I'm back. They went a little heavy on the sauce, but that's okay. Disruptions! Disruptions everywhere. They threaten my focus, even the delicious ones. Disruptions, or intentional breaks taken from writing, both force me to pick up my pen and begin reevaluation mode. Welcome back to the piece of paper E, it's time to harshly critique what you've accomplished so far. Boice says "it doesn't take much to undermine my fragile sense of self-worth". Oh Boice, we might be soul mates. My eyes wander over one word or phrase I no longer like, and I question the rest of it immediately. My right pinky has grown so accustomed to tapping the delete button I almost feel sorry for the poor thing.
Maybe these disruptions, or intentional breaks taken from writing, are the secret. Today when we paused between writing our BDS', I crossed out 40% of what I had written. Why did I generously expand on describing someone's hair? Does a hair description really deserve an entire paragraph? No. It doesn't. My love for detail leads me so far away from the main point at times. Reflection is a helpful remedy, but I don't know if I'll ever be completely satisfied with something I've written. Is that abnormal?

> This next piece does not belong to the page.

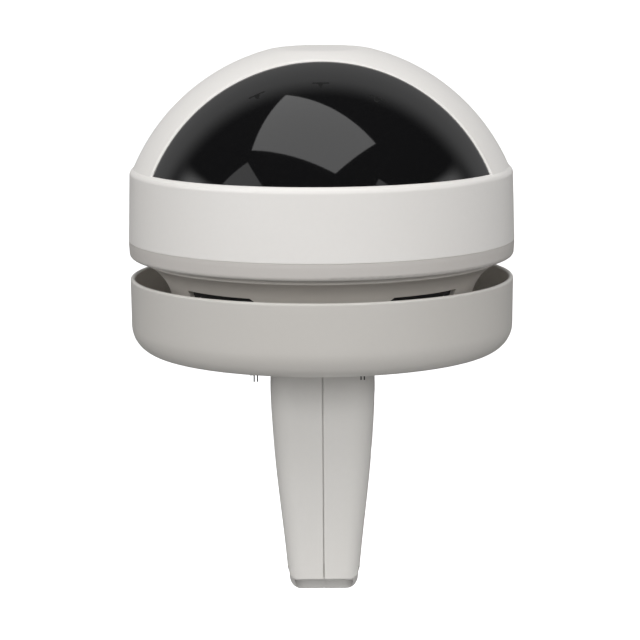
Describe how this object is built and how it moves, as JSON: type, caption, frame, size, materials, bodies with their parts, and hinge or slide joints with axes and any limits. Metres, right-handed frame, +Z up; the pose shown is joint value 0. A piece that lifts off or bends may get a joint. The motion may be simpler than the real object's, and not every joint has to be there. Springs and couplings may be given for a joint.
{
  "type": "pan and tilt dome camera",
  "caption": "Pan and tilt security camera: white dome head with a smoked window on a vented neck, splash bowl and tapered hollow arm.",
  "frame": {"origin": "centre of the pole socket's mouth, inside the arm's lower end", "axes": "+Z up along the pan axis, the window faces -Y, +X to the right seen from the front"},
  "size_m": [0.181, 0.181, 0.2626],
  "materials": {
    "white_shell": "satin",
    "white_arm": "satin",
    "ivory_shell": "satin",
    "grey_shell": "satin",
    "smoked_pane": "polished",
    "black_plastic": "matte",
    "rubber": "matte",
    "steel": "satin",
    "aluminium": "satin",
    "brass": "satin",
    "acetal": "satin",
    "motor_can": "satin",
    "board": "satin",
    "chips": "matte",
    "lens_glass": "polished"
  },
  "bodies": {
    "base": {"arm_left_half": "white_arm", "arm_right_half": "white_arm", "arm_screws": "steel", "arm_boss": "aluminium", "arm_boss_screws": "steel", "pole_socket": "aluminium", "pole_set_screw": "steel", "power_inlet": "black_plastic", "splash_bowl": "ivory_shell", "contact_blocks": "black_plastic", "contact_pins": "brass", "power_board": "board", "power_parts": "chips", "neck_shell": "ivory_shell", "vent_grilles": "black_plastic", "bearing_plate": "aluminium", "pan_spindle": "aluminium", "spindle_nut": "steel", "bearing_inner_race": "steel", "pan_ring_gear": "acetal", "slip_ring_stator": "black_plastic", "fan_frame": "black_plastic", "base_m3_screws": "steel", "base_small_screws": "steel"},
    "head": {"dome_cover": "white_shell", "smoked_window": "smoked_pane", "window_clips": "black_plastic", "window_gasket": "rubber", "head_tray": "grey_shell", "base_seal": "rubber", "head_screws": "steel", "bearing_outer_race": "steel", "turntable": "aluminium", "pan_motor_bracket": "aluminium", "pan_motor": "motor_can", "slip_ring_rotor": "black_plastic", "main_board": "board", "board_bracket": "aluminium", "board_parts": "chips", "yoke": "aluminium", "tilt_bushes": "acetal", "tilt_motor": "motor_can"},
    "camera": {"tilt_sector": "acetal", "block_front": "black_plastic", "block_rear": "black_plastic", "block_screws": "steel", "trunnions": "steel", "lens_barrel": "black_plastic", "lenses": "lens_glass", "sensor_board": "board", "led_board": "board", "ir_leds": "lens_glass", "filter_frame": "black_plastic"},
    "balls": {"bearing_balls": "steel"},
    "pan_pinion": {"pan_pinion": "brass"},
    "tilt_pinion": {"tilt_pinion": "brass"},
    "focus_ring": {"focus_ring": "black_plastic"},
    "zoom_ring": {"zoom_ring": "black_plastic"},
    "filter_slider": {"filter_slider": "black_plastic"},
    "fan_rotor": {"fan_rotor": "black_plastic"}
  },
  "joints": [
    {"name": "pan", "type": "hinge", "parent": "base", "child": "head", "pos_m": [0, 0, 0.1585], "axis": [0, 0, 1], "continuous": true},
    {"name": "ball_orbit", "type": "hinge", "parent": "base", "child": "balls", "pos_m": [0, 0, 0.1585], "axis": [0, 0, 1], "continuous": true},
    {"name": "pan_pinion_spin", "type": "hinge", "parent": "head", "child": "pan_pinion", "pos_m": [0, 0.05, 0.1655], "axis": [0, 0, 1], "continuous": true},
    {"name": "tilt", "type": "hinge", "parent": "head", "child": "camera", "pos_m": [0, -0.01, 0.206], "axis": [1, 0, 0], "range_deg": [-35, 30]},
    {"name": "tilt_pinion_spin", "type": "hinge", "parent": "head", "child": "tilt_pinion", "pos_m": [0.04165, 0.00835, 0.17979], "axis": [1, 0, 0], "range_deg": [-92, 107]},
    {"name": "focus_turn", "type": "hinge", "parent": "camera", "child": "focus_ring", "pos_m": [0, -0.03598, 0.221], "axis": [0, -0.866, 0.5], "range_deg": [-60, 60]},
    {"name": "zoom_turn", "type": "hinge", "parent": "camera", "child": "zoom_ring", "pos_m": [0, -0.03286, 0.2192], "axis": [0, -0.866, 0.5], "range_deg": [-45, 45]},
    {"name": "filter_slide", "type": "slide", "parent": "camera", "child": "filter_slider", "axis": [1, 0, 0], "range_m": [0, 0.008]},
    {"name": "fan_spin", "type": "hinge", "parent": "base", "child": "fan_rotor", "pos_m": [0, 0.042, 0.1419], "axis": [0, 0, 1], "continuous": true}
  ],
  "couplings": [
    {"joint": "ball_orbit", "follows": "pan", "ratio": 0.5387},
    {"joint": "pan_pinion_spin", "follows": "pan", "ratio": 4},
    {"joint": "tilt_pinion_spin", "follows": "tilt", "ratio": -3}
  ]
}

Practice, practice, practice.
I'll keep at it,
E
"Reflection is a helpful remedy, but I don't know if I'll ever be completely satisfied with something I've written. Is that abnormal?" --To be honest, I don't think it's that abnormal! I'm never really "completely" satisfied with the things I write, but I often get to a point of feeling okay with what's on the page, enough so to stop for a while. Do you ever get to that point? Have you ever tried just writing and writing without self-editing, pausing for a while (a day or so) and then going back? Sometimes that helps me--just the act of writing, getting something out, sitting on it, and coming back sometimes makes me realize what it is I'm really trying to say.
ReplyDeleteI hope you can find a way to build up your confidence and motivation. I think Boice -- your soul mate :) -- will help!
I love your voice, and I can tell already that I will enjoy following your blog for the remainder of the semester. I think it's easy to question and critic ourselves so much because so much of what we write and do becomes our identity. It's only human nature to wonder if you are expressing yourself in a manner that is suitable, and hope that people understand exactly where you're coming from. Sometimes I have to tell myself, " F--- how people read this, and what they think, and how it comes off, I'm going to write exactly what I want, and say exactly how I feel." However having the courage to say and do these things, don't necessary give you the courage to publish or place them into the eyes of viewers!!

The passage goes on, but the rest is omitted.